グループホームの担当者は変更可能?母が嫌がっています【お悩み相談室】
構成/中寺暁子
社会福祉士の熊谷恵津子さんが、認知症の様々な悩みに答えます。
Q.母(83歳)は認知症でグループホームに入居しているのですが、担当のスタッフと気が合わないようで「あの人苦手」と言っています。管理者に相談しましたが、少人数でやっているのでスタッフの交代は難しいと言われてしまい、困っています(57歳・男性)
A.私自身、グループホームの管理者をやっていたことがあるので、こうしたお悩みはよくわかります。グループホームは、認知症の人が5~9人の「ユニット」と呼ばれる単位に分かれて生活する施設で、1つの施設につき3ユニットまでと決められています。少人数のスタッフで運営しているので、管理者の立場からすると、スタッフを交代するというのは現実的に難しいことなのです。
誰でも気が合う人、合わない人というのは、いますよね。認知症の人も同じです。気が合わないからといって、その人を排除してもお母さんご自身のためにならないのではないでしょうか。苦手な人とどうやったらうまくやれるかを思考することは、脳への刺激にもなります。苦手な人と付き合わなければならないことは、お母さんのこれまでの人生でも当然あったはずで、うまく付き合う術は、身についているのではないでしょうか。

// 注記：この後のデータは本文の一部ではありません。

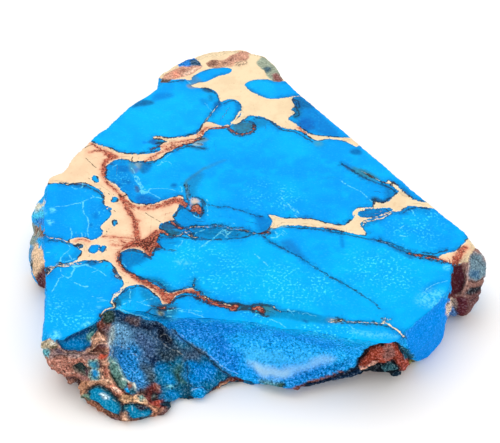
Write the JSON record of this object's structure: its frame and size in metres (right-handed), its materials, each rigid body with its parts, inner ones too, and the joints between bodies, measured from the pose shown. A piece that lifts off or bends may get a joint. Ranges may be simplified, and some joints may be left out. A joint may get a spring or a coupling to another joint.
{
  "type": "raw turquoise slab",
  "caption": "Flat slab of raw blue stone with cream and rust veins, sawn flat above and below and broken at its sides, that lies flat as a display or cutting piece.",
  "frame": {"origin": "centre of the bounding box, on the sawn underside", "axes": "+Z out of the sawn top face, +Y from the broken front towards the knob at the back, +X towards the long right side"},
  "size_m": [0.0723, 0.0807, 0.012],
  "materials": {
    "turquoise": "sawn and half polished on top, granular on the broken sides"
  },
  "bodies": {
    "root": {"turquoise_slab": "turquoise"}
  },
  "joints": []
}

家族としてできることは、あせらずに見守ること。お母さんの苦手意識を助長しないように、そのスタッフのいい面を見つけたら「こんな一面もあるよ」と伝えてほしいですね。苦手だと感じている理由を聞けば、解決できる場合もあると思います。意外と「ヘアスタイルが気に入らない」「箸の上げ下げが気になる」「あいさつが素っ気ない」など、ささいなことかもしれません。もちろん、スタッフがお母さんの人間性を傷つけるような発言をした、といった場合、話は別です。管理者にしっかり伝えて、早めに対応してもらいましょう。
施設側も家族からの相談を受けて、スタッフの交代はできなくても、何かしらの対応は考えてくれているのではないでしょうか。管理者もなぜ利用者とスタッフの折り合いが悪いのかを考え、対応を検討すると思います。例えば入浴介助だけは別のスタッフに替わる、なるべくスタッフ2人で対応するといったことであれば、勤務体制を大きく変えなくても可能だと思います。時間をかけていくことで、合わないと思っていたスタッフとの関係性にも少しずつ変化が見られるかもしれません。
グループホームは少人数でアットホームなところがいい面ですが、裏を返すと逃げ場がないともいえます。なるべく閉鎖的にならないように、ボランティアに参加してもらったり、地域の人と交流したりする工夫は必要です。家族もお母さんを支えるチームの一員として、スタッフと一緒に対策を考えていけるといいですね。
誰かのことを苦手だと思うことは、悪いことではありません。むしろ認知症でも自分の得意、不得意をわかっている証しだと思います。お母さんもスタッフもお互いにがんばって、歩み寄れるといいですね。
【まとめ】グループホームに苦手なスタッフがいる母。スタッフを交代してもらえないときには?